Directions: Your task is to write out the complete listing exactly as it is shown.

Supplied material:

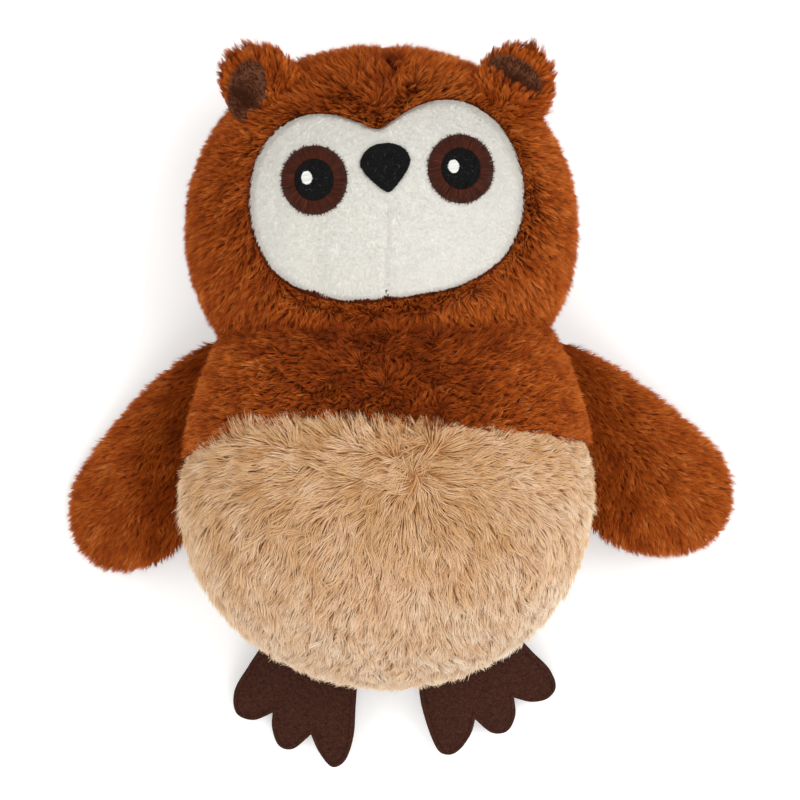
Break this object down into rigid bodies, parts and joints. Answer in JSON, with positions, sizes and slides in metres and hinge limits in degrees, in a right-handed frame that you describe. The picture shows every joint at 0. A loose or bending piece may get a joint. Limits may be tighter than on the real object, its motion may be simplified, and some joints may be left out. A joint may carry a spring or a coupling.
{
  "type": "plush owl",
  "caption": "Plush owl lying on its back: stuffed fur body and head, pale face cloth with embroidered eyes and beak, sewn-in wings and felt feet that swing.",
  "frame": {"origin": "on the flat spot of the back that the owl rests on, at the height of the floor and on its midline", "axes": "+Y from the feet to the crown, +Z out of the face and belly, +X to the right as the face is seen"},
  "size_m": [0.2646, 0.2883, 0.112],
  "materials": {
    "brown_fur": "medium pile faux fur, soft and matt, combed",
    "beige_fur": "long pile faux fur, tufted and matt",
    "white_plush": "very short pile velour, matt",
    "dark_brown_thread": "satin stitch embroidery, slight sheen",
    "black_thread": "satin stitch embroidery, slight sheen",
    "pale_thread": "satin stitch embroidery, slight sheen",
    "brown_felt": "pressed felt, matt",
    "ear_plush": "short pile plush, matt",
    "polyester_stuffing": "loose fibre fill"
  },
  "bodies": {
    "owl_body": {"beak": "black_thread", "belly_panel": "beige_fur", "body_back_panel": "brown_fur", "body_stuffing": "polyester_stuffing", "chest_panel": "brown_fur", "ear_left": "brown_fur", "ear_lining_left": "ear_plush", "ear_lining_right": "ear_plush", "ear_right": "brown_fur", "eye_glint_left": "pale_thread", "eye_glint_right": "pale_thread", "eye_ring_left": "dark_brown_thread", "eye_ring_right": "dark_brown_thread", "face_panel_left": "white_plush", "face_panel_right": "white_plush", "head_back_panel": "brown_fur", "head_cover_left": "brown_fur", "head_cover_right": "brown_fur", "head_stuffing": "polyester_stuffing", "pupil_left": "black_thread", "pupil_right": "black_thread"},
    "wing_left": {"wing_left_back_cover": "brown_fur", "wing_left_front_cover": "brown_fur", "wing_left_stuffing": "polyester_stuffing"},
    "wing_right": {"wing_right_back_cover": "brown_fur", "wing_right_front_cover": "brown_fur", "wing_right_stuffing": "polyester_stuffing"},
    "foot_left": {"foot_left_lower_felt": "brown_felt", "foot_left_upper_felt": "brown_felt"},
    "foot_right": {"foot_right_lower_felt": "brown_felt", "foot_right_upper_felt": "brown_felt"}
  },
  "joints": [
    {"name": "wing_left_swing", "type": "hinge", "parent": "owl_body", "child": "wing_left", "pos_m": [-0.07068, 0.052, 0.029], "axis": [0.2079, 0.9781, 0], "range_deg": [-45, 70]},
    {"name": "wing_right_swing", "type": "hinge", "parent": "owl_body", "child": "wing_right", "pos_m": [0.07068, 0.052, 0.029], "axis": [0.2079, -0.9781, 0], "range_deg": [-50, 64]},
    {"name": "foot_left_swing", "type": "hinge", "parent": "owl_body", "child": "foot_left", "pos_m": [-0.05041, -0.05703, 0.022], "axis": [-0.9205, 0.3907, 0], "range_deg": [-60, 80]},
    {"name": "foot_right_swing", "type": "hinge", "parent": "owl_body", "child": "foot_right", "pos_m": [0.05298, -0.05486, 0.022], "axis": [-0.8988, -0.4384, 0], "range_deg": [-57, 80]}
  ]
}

Answer for this exercise:
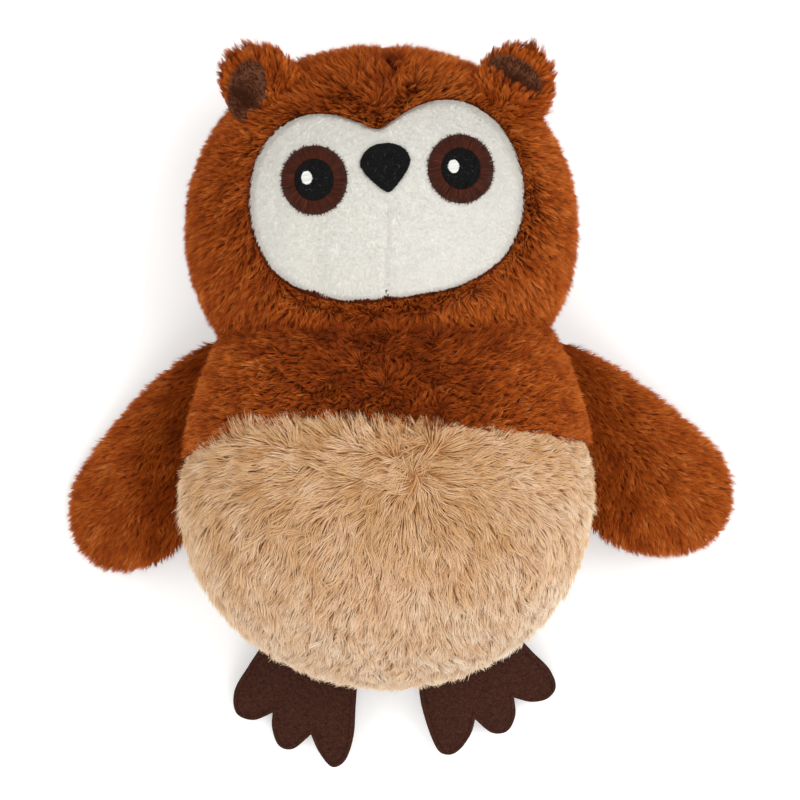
Break this object down into rigid bodies, parts and joints. Answer in JSON, with positions, sizes and slides in metres and hinge limits in degrees, in a right-handed frame that you describe. The picture shows every joint at 0. A loose or bending piece may get a joint. Limits may be tighter than on the real object, its motion may be simplified, and some joints may be left out. A joint may carry a spring or a coupling.
{
  "type": "plush owl",
  "caption": "Plush owl lying on its back: stuffed fur body and head, pale face cloth with embroidered eyes and beak, sewn-in wings and felt feet that swing.",
  "frame": {"origin": "on the flat spot of the back that the owl rests on, at the height of the floor and on its midline", "axes": "+Y from the feet to the crown, +Z out of the face and belly, +X to the right as the face is seen"},
  "size_m": [0.2646, 0.2883, 0.112],
  "materials": {
    "brown_fur": "medium pile faux fur, soft and matt, combed",
    "beige_fur": "long pile faux fur, tufted and matt",
    "white_plush": "very short pile velour, matt",
    "dark_brown_thread": "satin stitch embroidery, slight sheen",
    "black_thread": "satin stitch embroidery, slight sheen",
    "pale_thread": "satin stitch embroidery, slight sheen",
    "brown_felt": "pressed felt, matt",
    "ear_plush": "short pile plush, matt",
    "polyester_stuffing": "loose fibre fill"
  },
  "bodies": {
    "owl_body": {"beak": "black_thread", "belly_panel": "beige_fur", "body_back_panel": "brown_fur", "body_stuffing": "polyester_stuffing", "chest_panel": "brown_fur", "ear_left": "brown_fur", "ear_lining_left": "ear_plush", "ear_lining_right": "ear_plush", "ear_right": "brown_fur", "eye_glint_left": "pale_thread", "eye_glint_right": "pale_thread", "eye_ring_left": "dark_brown_thread", "eye_ring_right": "dark_brown_thread", "face_panel_left": "white_plush", "face_panel_right": "white_plush", "head_back_panel": "brown_fur", "head_cover_left": "brown_fur", "head_cover_right": "brown_fur", "head_stuffing": "polyester_stuffing", "pupil_left": "black_thread", "pupil_right": "black_thread"},
    "wing_left": {"wing_left_back_cover": "brown_fur", "wing_left_front_cover": "brown_fur", "wing_left_stuffing": "polyester_stuffing"},
    "wing_right": {"wing_right_back_cover": "brown_fur", "wing_right_front_cover": "brown_fur", "wing_right_stuffing": "polyester_stuffing"},
    "foot_left": {"foot_left_lower_felt": "brown_felt", "foot_left_upper_felt": "brown_felt"},
    "foot_right": {"foot_right_lower_felt": "brown_felt", "foot_right_upper_felt": "brown_felt"}
  },
  "joints": [
    {"name": "wing_left_swing", "type": "hinge", "parent": "owl_body", "child": "wing_left", "pos_m": [-0.07068, 0.052, 0.029], "axis": [0.2079, 0.9781, 0], "range_deg": [-45, 70]},
    {"name": "wing_right_swing", "type": "hinge", "parent": "owl_body", "child": "wing_right", "pos_m": [0.07068, 0.052, 0.029], "axis": [0.2079, -0.9781, 0], "range_deg": [-50, 64]},
    {"name": "foot_left_swing", "type": "hinge", "parent": "owl_body", "child": "foot_left", "pos_m": [-0.05041, -0.05703, 0.022], "axis": [-0.9205, 0.3907, 0], "range_deg": [-60, 80]},
    {"name": "foot_right_swing", "type": "hinge", "parent": "owl_body", "child": "foot_right", "pos_m": [0.05298, -0.05486, 0.022], "axis": [-0.8988, -0.4384, 0], "range_deg": [-57, 80]}
  ]
}